I was once called in to architect a monitoring solution for a company in the financial services industry. Although this client needed the monitoring solution for their entire multi‐site infrastructure, the real reason for its implementation was due to regular and painful problems with the email server.
Implementing the right kind of tools for this small business of less than 100 employees was a trivial installation. Connecting it to network devices, identified servers, and even a few clients was not difficult because the system included preconfigured templates for each type of device. We completed the installation and initial configuration in less than a day.
The next morning, I returned to the client to find an extremely tired but extremely happy systems administrator sitting at his desk. It turns out that the majority of the problems with the email system were related to users overfilling it with data to the point where it would consume all its available disk space. That very night after the installation of this monitoring system, the administrator received an alert notifying him that the email server's disk drive was within a few percentage points of full consumption. Unlike in each of the previous incidents, this administrator was able to add the necessary disk space prior to the email server's database shutting down. The right level of monitoring across network, server, and even application facets of the IT environment prevented the problem from ever occurring.

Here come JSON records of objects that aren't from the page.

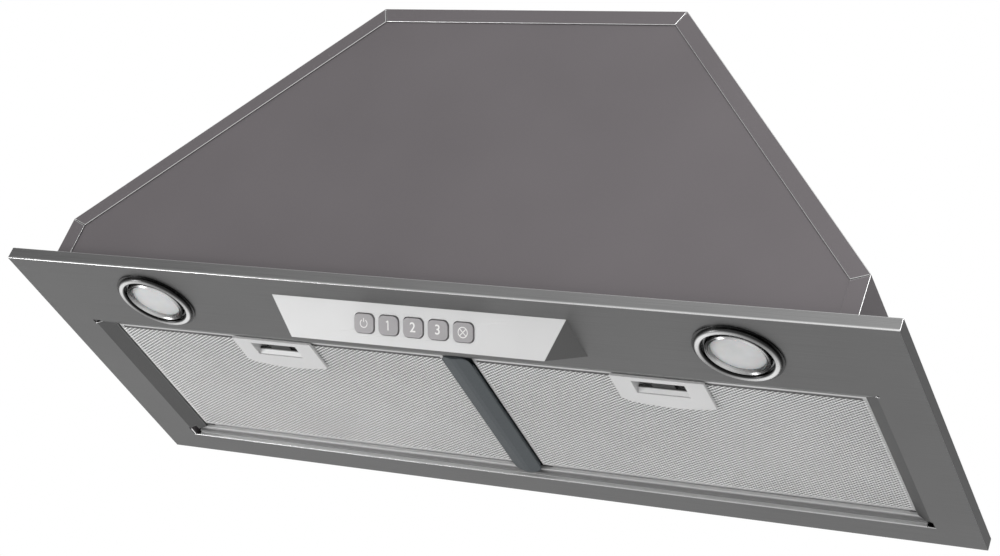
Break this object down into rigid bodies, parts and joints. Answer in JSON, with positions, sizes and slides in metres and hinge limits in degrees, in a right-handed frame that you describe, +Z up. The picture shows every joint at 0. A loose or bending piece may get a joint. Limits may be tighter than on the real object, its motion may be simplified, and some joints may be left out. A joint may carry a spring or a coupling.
{
  "type": "range hood insert",
  "caption": "Built-in range hood insert: flanged panel with filters, lamps and push buttons under a tapered blower housing with a round duct spigot.",
  "frame": {"origin": "centre of the cabinet cut-out in the seat plane, level with the tops of the panel's lips", "axes": "+Z up out of the duct spigot, +X to the right seen from the front, front at -Y"},
  "size_m": [0.72, 0.28, 0.3281],
  "materials": {
    "brushed_steel": "brushed, grain left to right",
    "painted_steel": "warm grey, satin",
    "rail_aluminium": "satin, drawn",
    "divider_plastic": "moulded, dark grey",
    "galvanised_steel": "zinc coated",
    "housing_grey": "satin, as the panel",
    "silver_plastic": "silver lacquer, satin",
    "circuit_board": "solder mask",
    "black_plastic": "moulded, fine texture",
    "zinc": "zinc plated",
    "spring_steel": "bright",
    "blower_plastic": "moulded",
    "motor_steel": "zinc coated",
    "rubber": "matt",
    "white_plastic": "moulded",
    "button_grey": "satin",
    "filter_aluminium": "satin",
    "mesh_aluminium": "bright expanded mesh",
    "chrome": "polished",
    "frosted_lens": "frosted"
  },
  "bodies": {
    "casing": {"back_rail": "rail_aluminium", "body_wrapper": "painted_steel", "bracket_screws": "zinc", "cable_grommet": "rubber", "capacitor": "white_plastic", "capacitor_clip": "galvanised_steel", "collar_screws": "zinc", "compartment_cover": "galvanised_steel", "control_fascia": "silver_plastic", "control_housing": "housing_grey", "control_screws": "zinc", "cover_screws": "zinc", "damper_spindle": "spring_steel", "duct_collar": "black_plastic", "filter_divider": "divider_plastic", "flange_panel": "brushed_steel", "front_cover": "painted_steel", "inlet_ring_left": "black_plastic", "inlet_ring_right": "black_plastic", "junction_box": "white_plastic", "junction_lid": "white_plastic", "lamp_bezel_left": "chrome", "lamp_bezel_right": "chrome", "lamp_can_left": "galvanised_steel", "lamp_can_right": "galvanised_steel", "lamp_clips": "spring_steel", "lamp_lens_left": "frosted_lens", "lamp_lens_right": "frosted_lens", "led_modules": "circuit_board", "lens_ring_left": "chrome", "lens_ring_right": "chrome", "micro_switches": "black_plastic", "motor": "motor_steel", "motor_bracket": "galvanised_steel", "motor_grommets": "rubber", "rear_cover": "painted_steel", "scroll_left": "galvanised_steel", "scroll_right": "galvanised_steel", "switch_board": "circuit_board"},
    "button_off": {"button_off": "button_grey"},
    "button_speed_1": {"button_speed_1": "button_grey"},
    "button_speed_2": {"button_speed_2": "button_grey"},
    "button_speed_3": {"button_speed_3": "button_grey"},
    "button_lamp": {"button_lamp": "button_grey"},
    "filter_left": {"filter_frame_left": "filter_aluminium", "filter_mesh_left": "mesh_aluminium", "filter_core_left": "mesh_aluminium", "filter_handle_left": "silver_plastic", "latch_spring_left": "spring_steel"},
    "latch_left": {"filter_latch_left": "silver_plastic"},
    "flap_left": {"damper_flap_left": "black_plastic"},
    "filter_right": {"filter_frame_right": "filter_aluminium", "filter_mesh_right": "mesh_aluminium", "filter_core_right": "mesh_aluminium", "filter_handle_right": "silver_plastic", "latch_spring_right": "spring_steel"},
    "latch_right": {"filter_latch_right": "silver_plastic"},
    "flap_right": {"damper_flap_right": "black_plastic"},
    "impeller": {"impeller": "blower_plastic", "motor_shaft": "spring_steel"}
  },
  "joints": [
    {"name": "button_off_press", "type": "slide", "parent": "casing", "child": "button_off", "axis": [0, 0.7315, 0.6818], "range_m": [0, 0.002], "stiffness_N_per_m": 300},
    {"name": "button_speed_1_press", "type": "slide", "parent": "casing", "child": "button_speed_1", "axis": [0, 0.7315, 0.6818], "range_m": [0, 0.002], "stiffness_N_per_m": 300},
    {"name": "button_speed_2_press", "type": "slide", "parent": "casing", "child": "button_speed_2", "axis": [0, 0.7315, 0.6818], "range_m": [0, 0.002], "stiffness_N_per_m": 300},
    {"name": "button_speed_3_press", "type": "slide", "parent": "casing", "child": "button_speed_3", "axis": [0, 0.7315, 0.6818], "range_m": [0, 0.002], "stiffness_N_per_m": 300},
    {"name": "button_lamp_press", "type": "slide", "parent": "casing", "child": "button_lamp", "axis": [0, 0.7315, 0.6818], "range_m": [0, 0.002], "stiffness_N_per_m": 300},
    {"name": "filter_left_swing", "type": "hinge", "parent": "casing", "child": "filter_left", "pos_m": [-0.1627, 0.11, -0.0011], "axis": [1, 0, 0], "range_deg": [0, 70]},
    {"name": "latch_left_slide", "type": "slide", "parent": "filter_left", "child": "latch_left", "axis": [0, 1, 0], "range_m": [0, 0.003], "stiffness_N_per_m": 400, "deforming": ["latch_spring_left"]},
    {"name": "flap_left_swing", "type": "hinge", "parent": "casing", "child": "flap_left", "pos_m": [0, 0, 0.268], "axis": [0, 1, 0], "range_deg": [0, 72]},
    {"name": "filter_right_swing", "type": "hinge", "parent": "casing", "child": "filter_right", "pos_m": [0.1627, 0.11, -0.0011], "axis": [1, 0, 0], "range_deg": [0, 70]},
    {"name": "latch_right_slide", "type": "slide", "parent": "filter_right", "child": "latch_right", "axis": [0, 1, 0], "range_m": [0, 0.003], "stiffness_N_per_m": 400, "deforming": ["latch_spring_right"]},
    {"name": "flap_right_swing", "type": "hinge", "parent": "casing", "child": "flap_right", "pos_m": [0, 0, 0.268], "axis": [0, -1, 0], "range_deg": [0, 72]},
    {"name": "impeller_spin", "type": "hinge", "parent": "casing", "child": "impeller", "pos_m": [0, -0.026, 0.138], "axis": [1, 0, 0], "continuous": true}
  ]
}
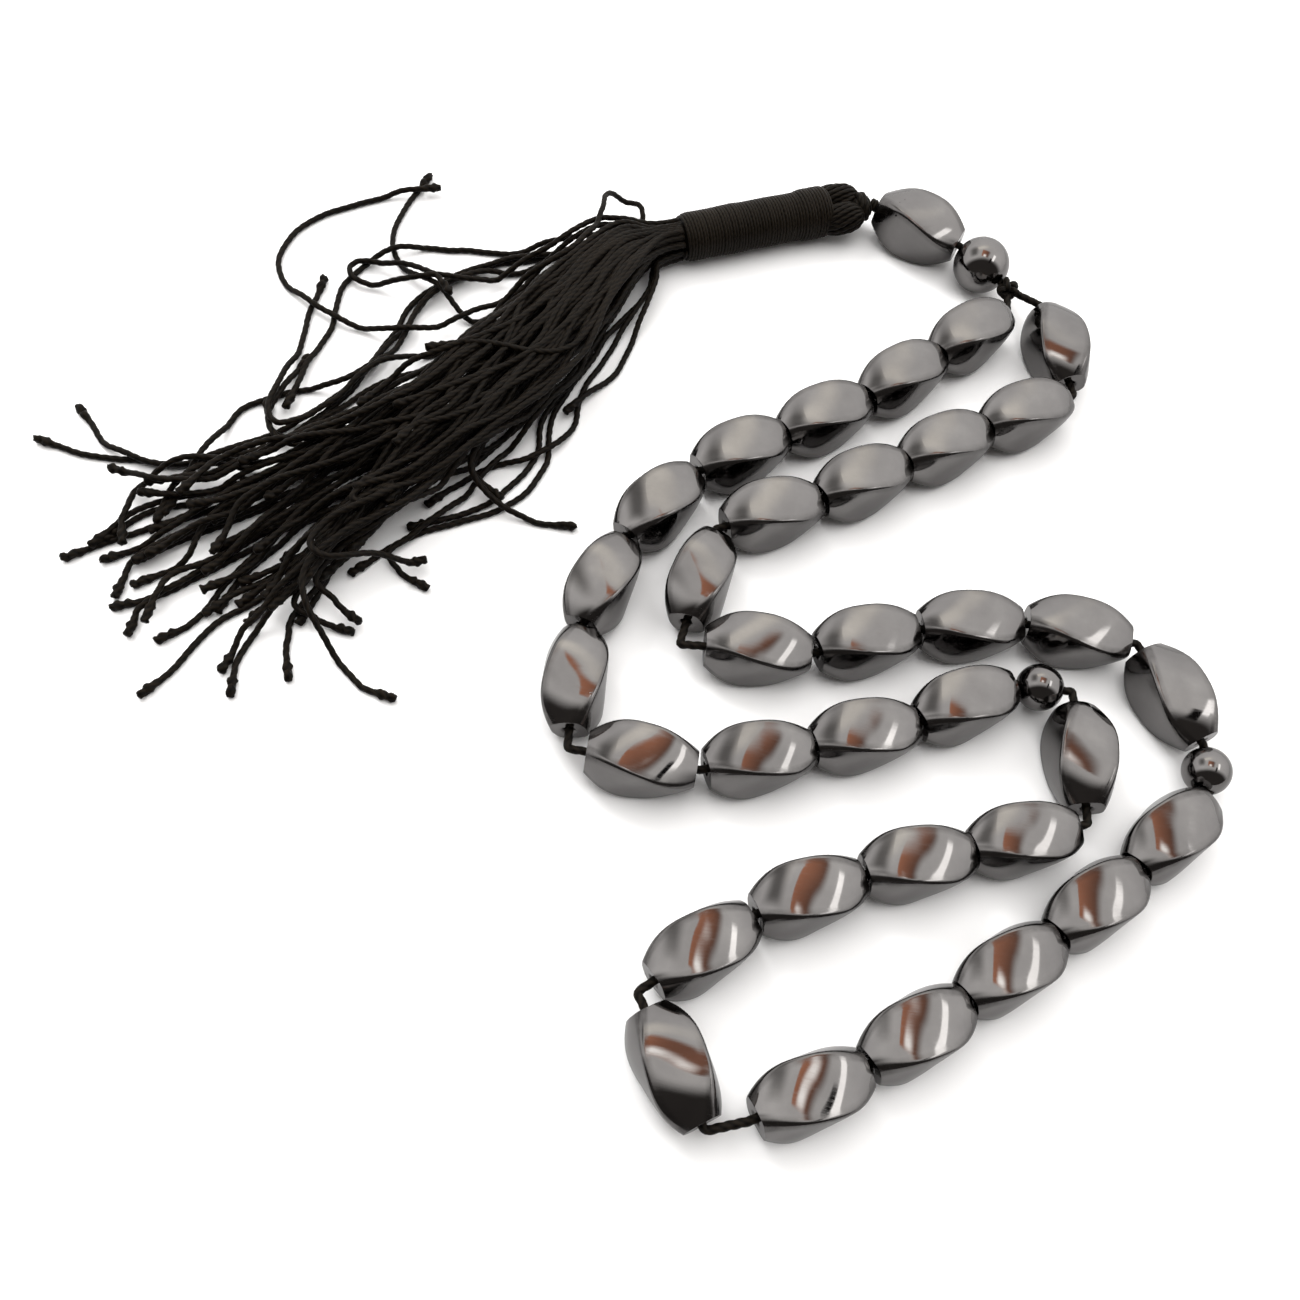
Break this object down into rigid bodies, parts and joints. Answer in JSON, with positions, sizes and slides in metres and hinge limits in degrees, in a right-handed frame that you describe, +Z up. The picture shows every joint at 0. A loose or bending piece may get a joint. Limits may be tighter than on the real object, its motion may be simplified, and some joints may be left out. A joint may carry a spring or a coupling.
{
  "type": "prayer beads",
  "caption": "Loop of twisted polished stone beads on a cord with round dividers, a head ball, a long bead and a bound cord tassel.",
  "frame": {"origin": "on the surface the beads lie on, straight below the main knot where the two sides of the loop and the neck meet", "axes": "+Z up from the surface; the loop lies towards -Y of the origin and the tassel towards -X"},
  "size_m": [0.1437, 0.1261, 0.0076],
  "materials": {
    "polished_hematite": "polished",
    "black_cord": "satin",
    "binding_thread": "matte"
  },
  "bodies": {
    "cord_loop": {"string_cord": "black_cord", "main_knot": "black_cord"},
    "bead_01": {"bead_01": "polished_hematite"},
    "bead_02": {"bead_02": "polished_hematite"},
    "bead_03": {"bead_03": "polished_hematite"},
    "bead_04": {"bead_04": "polished_hematite"},
    "bead_05": {"bead_05": "polished_hematite"},
    "bead_06": {"bead_06": "polished_hematite"},
    "bead_07": {"bead_07": "polished_hematite"},
    "bead_08": {"bead_08": "polished_hematite"},
    "bead_09": {"bead_09": "polished_hematite"},
    "bead_10": {"bead_10": "polished_hematite"},
    "bead_11": {"bead_11": "polished_hematite"},
    "bead_12": {"bead_12": "polished_hematite"},
    "bead_13": {"bead_13": "polished_hematite"},
    "bead_14": {"bead_14": "polished_hematite"},
    "bead_15": {"bead_15": "polished_hematite"},
    "bead_16": {"bead_16": "polished_hematite"},
    "bead_17": {"bead_17": "polished_hematite"},
    "bead_18": {"bead_18": "polished_hematite"},
    "bead_19": {"bead_19": "polished_hematite"},
    "bead_20": {"bead_20": "polished_hematite"},
    "bead_21": {"bead_21": "polished_hematite"},
    "bead_22": {"bead_22": "polished_hematite"},
    "bead_23": {"bead_23": "polished_hematite"},
    "bead_24": {"bead_24": "polished_hematite"},
    "bead_25": {"bead_25": "polished_hematite"},
    "bead_26": {"bead_26": "polished_hematite"},
    "bead_27": {"bead_27": "polished_hematite"},
    "bead_28": {"bead_28": "polished_hematite"},
    "bead_29": {"bead_29": "polished_hematite"},
    "bead_30": {"bead_30": "polished_hematite"},
    "bead_31": {"bead_31": "polished_hematite"},
    "bead_32": {"bead_32": "polished_hematite"},
    "bead_33": {"bead_33": "polished_hematite"},
    "divider_1": {"divider_1": "polished_hematite"},
    "divider_2": {"divider_2": "polished_hematite"},
    "neck": {"neck_cord": "black_cord"},
    "head_ball": {"head_ball": "polished_hematite"},
    "imame_bead": {"imame_bead": "polished_hematite"},
    "tassel": {"tassel_collar": "black_cord", "hank_core": "black_cord", "hank_loops": "black_cord", "whipping": "binding_thread", "strands_1": "black_cord", "strands_2": "black_cord", "strands_3": "black_cord", "strands_4": "black_cord", "strands_5": "black_cord", "strands_6": "black_cord", "strands_7": "black_cord", "strands_8": "black_cord"}
  },
  "joints": [
    {"name": "bead_01_spin", "type": "hinge", "parent": "cord_loop", "child": "bead_01", "pos_m": [-0.00464, -0.00913, 0.00364], "axis": [-0.682, -0.7314, 0], "continuous": true},
    {"name": "bead_02_spin", "type": "hinge", "parent": "cord_loop", "child": "bead_02", "pos_m": [-0.01309, -0.01803, 0.00364], "axis": [-0.6947, -0.7193, 0], "continuous": true},
    {"name": "bead_03_spin", "type": "hinge", "parent": "cord_loop", "child": "bead_03", "pos_m": [-0.02239, -0.0264, 0.00364], "axis": [-0.788, -0.6157, 0], "continuous": true},
    {"name": "bead_04_spin", "type": "hinge", "parent": "cord_loop", "child": "bead_04", "pos_m": [-0.03204, -0.03394, 0.00364], "axis": [-0.788, -0.6157, 0], "continuous": true},
    {"name": "bead_05_spin", "type": "hinge", "parent": "cord_loop", "child": "bead_05", "pos_m": [-0.0406, -0.04345, 0.00364], "axis": [-0.5299, -0.848, 0], "continuous": true},
    {"name": "bead_06_spin", "type": "hinge", "parent": "cord_loop", "child": "bead_06", "pos_m": [-0.04549, -0.05526, 0.00364], "axis": [-0.225, -0.9744, 0], "continuous": true},
    {"name": "bead_07_spin", "type": "hinge", "parent": "cord_loop", "child": "bead_07", "pos_m": [-0.04638, -0.06799, 0.00364], "axis": [0.0872, -0.9962, 0], "continuous": true},
    {"name": "bead_08_spin", "type": "hinge", "parent": "cord_loop", "child": "bead_08", "pos_m": [-0.03755, -0.07595, 0.00364], "axis": [0.9998, 0.0175, 0], "continuous": true},
    {"name": "bead_09_spin", "type": "hinge", "parent": "cord_loop", "child": "bead_09", "pos_m": [-0.02499, -0.07328, 0.00364], "axis": [0.9205, 0.3907, 0], "continuous": true},
    {"name": "bead_10_spin", "type": "hinge", "parent": "cord_loop", "child": "bead_10", "pos_m": [-0.01373, -0.06839, 0.00364], "axis": [0.9135, 0.4067, 0], "continuous": true},
    {"name": "bead_11_spin", "type": "hinge", "parent": "cord_loop", "child": "bead_11", "pos_m": [-0.00271, -0.0624, 0.00364], "axis": [0.8387, 0.5446, 0], "continuous": true},
    {"name": "bead_12_spin", "type": "hinge", "parent": "cord_loop", "child": "bead_12", "pos_m": [0.01061, -0.06647, 0.00364], "axis": [0.1219, -0.9925, 0], "continuous": true},
    {"name": "bead_13_spin", "type": "hinge", "parent": "cord_loop", "child": "bead_13", "pos_m": [0.00443, -0.07718, 0.00364], "axis": [-0.9205, -0.3907, 0], "continuous": true},
    {"name": "bead_14_spin", "type": "hinge", "parent": "cord_loop", "child": "bead_14", "pos_m": [-0.00684, -0.08196, 0.00364], "axis": [-0.9205, -0.3907, 0], "continuous": true},
    {"name": "bead_15_spin", "type": "hinge", "parent": "cord_loop", "child": "bead_15", "pos_m": [-0.01801, -0.08753, 0.00364], "axis": [-0.866, -0.5, 0], "continuous": true},
    {"name": "bead_16_spin", "type": "hinge", "parent": "cord_loop", "child": "bead_16", "pos_m": [-0.02818, -0.09506, 0.00364], "axis": [-0.7314, -0.682, 0], "continuous": true},
    {"name": "bead_17_spin", "type": "hinge", "parent": "cord_loop", "child": "bead_17", "pos_m": [-0.02933, -0.10702, 0.00364], "axis": [0.5878, -0.809, 0], "continuous": true},
    {"name": "bead_18_spin", "type": "hinge", "parent": "cord_loop", "child": "bead_18", "pos_m": [-0.01572, -0.10715, 0.00364], "axis": [-0.8387, -0.5446, 0], "continuous": true},
    {"name": "bead_19_spin", "type": "hinge", "parent": "cord_loop", "child": "bead_19", "pos_m": [-0.00573, -0.09962, 0.00364], "axis": [-0.7547, -0.6561, 0], "continuous": true},
    {"name": "bead_20_spin", "type": "hinge", "parent": "cord_loop", "child": "bead_20", "pos_m": [0.00346, -0.09149, 0.00364], "axis": [-0.7431, -0.6691, 0], "continuous": true},
    {"name": "bead_21_spin", "type": "hinge", "parent": "cord_loop", "child": "bead_21", "pos_m": [0.01237, -0.08289, 0.00364], "axis": [-0.6947, -0.7193, 0], "continuous": true},
    {"name": "bead_22_spin", "type": "hinge", "parent": "cord_loop", "child": "bead_22", "pos_m": [0.02066, -0.07368, 0.00364], "axis": [-0.6428, -0.766, 0], "continuous": true},
    {"name": "bead_23_spin", "type": "hinge", "parent": "cord_loop", "child": "bead_23", "pos_m": [0.02118, -0.0568, 0.00364], "axis": [0.5446, -0.8387, 0], "continuous": true},
    {"name": "bead_24_spin", "type": "hinge", "parent": "cord_loop", "child": "bead_24", "pos_m": [0.00992, -0.05069, 0.00364], "axis": [1, 0, 0], "continuous": true},
    {"name": "bead_25_spin", "type": "hinge", "parent": "cord_loop", "child": "bead_25", "pos_m": [-0.00267, -0.05234, 0.00364], "axis": [0.9659, 0.2588, 0], "continuous": true},
    {"name": "bead_26_spin", "type": "hinge", "parent": "cord_loop", "child": "bead_26", "pos_m": [-0.01448, -0.05664, 0.00364], "axis": [0.9063, 0.4226, 0], "continuous": true},
    {"name": "bead_27_spin", "type": "hinge", "parent": "cord_loop", "child": "bead_27", "pos_m": [-0.02675, -0.06016, 0.00364], "axis": [0.9925, 0.1219, 0], "continuous": true},
    {"name": "bead_28_spin", "type": "hinge", "parent": "cord_loop", "child": "bead_28", "pos_m": [-0.03448, -0.05243, 0.00364], "axis": [-0.1219, -0.9925, 0], "continuous": true},
    {"name": "bead_29_spin", "type": "hinge", "parent": "cord_loop", "child": "bead_29", "pos_m": [-0.02729, -0.04177, 0.00364], "axis": [-0.8746, -0.4848, 0], "continuous": true},
    {"name": "bead_30_spin", "type": "hinge", "parent": "cord_loop", "child": "bead_30", "pos_m": [-0.0168, -0.03495, 0.00364], "axis": [-0.7986, -0.6018, 0], "continuous": true},
    {"name": "bead_31_spin", "type": "hinge", "parent": "cord_loop", "child": "bead_31", "pos_m": [-0.00702, -0.02759, 0.00364], "axis": [-0.7986, -0.6018, 0], "continuous": true},
    {"name": "bead_32_spin", "type": "hinge", "parent": "cord_loop", "child": "bead_32", "pos_m": [0.00294, -0.02035, 0.00364], "axis": [-0.8192, -0.5736, 0], "continuous": true},
    {"name": "bead_33_spin", "type": "hinge", "parent": "cord_loop", "child": "bead_33", "pos_m": [0.00688, -0.00859, 0.00364], "axis": [0.309, -0.9511, 0], "continuous": true},
    {"name": "divider_1_spin", "type": "hinge", "parent": "cord_loop", "child": "divider_1", "pos_m": [0.00582, -0.0586, 0.00364], "axis": [0.9986, 0.0523, 0], "continuous": true},
    {"name": "divider_2_spin", "type": "hinge", "parent": "cord_loop", "child": "divider_2", "pos_m": [0.02498, -0.06533, 0.00364], "axis": [0.0523, -0.9986, 0], "continuous": true},
    {"name": "neck_swing", "type": "hinge", "parent": "cord_loop", "child": "neck", "pos_m": [0, 0, 0.00379], "axis": [0, 0, 1], "range_deg": [-45, 0]},
    {"name": "head_ball_spin", "type": "hinge", "parent": "neck", "child": "head_ball", "pos_m": [-0.00376, 0.00339, 0.00379], "axis": [-0.7431, 0.6691, 0], "continuous": true},
    {"name": "imame_bead_spin", "type": "hinge", "parent": "neck", "child": "imame_bead", "pos_m": [-0.01273, 0.00832, 0.00379], "axis": [-0.9336, 0.3584, 0], "continuous": true},
    {"name": "tassel_lift", "type": "hinge", "parent": "neck", "child": "tassel", "pos_m": [-0.01908, 0.01076, 0.00379], "axis": [-0.309, 0.9511, 0], "range_deg": [0, 40]}
  ]
}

As with the previous article in this series, these stories are told to explain why effective monitoring goes far in preventing problems. With the right monitoring that spans every part of an IT environment, you gain much‐needed visibility into areas where you otherwise would have none. By integrating the network focus traditionally associated with SNMP with the server and application focus commonly used with WMI, that vision spans the entire environment. In the end, it may bring your network and server teams closer together as a cohesive unit for better managing your IT infrastructure.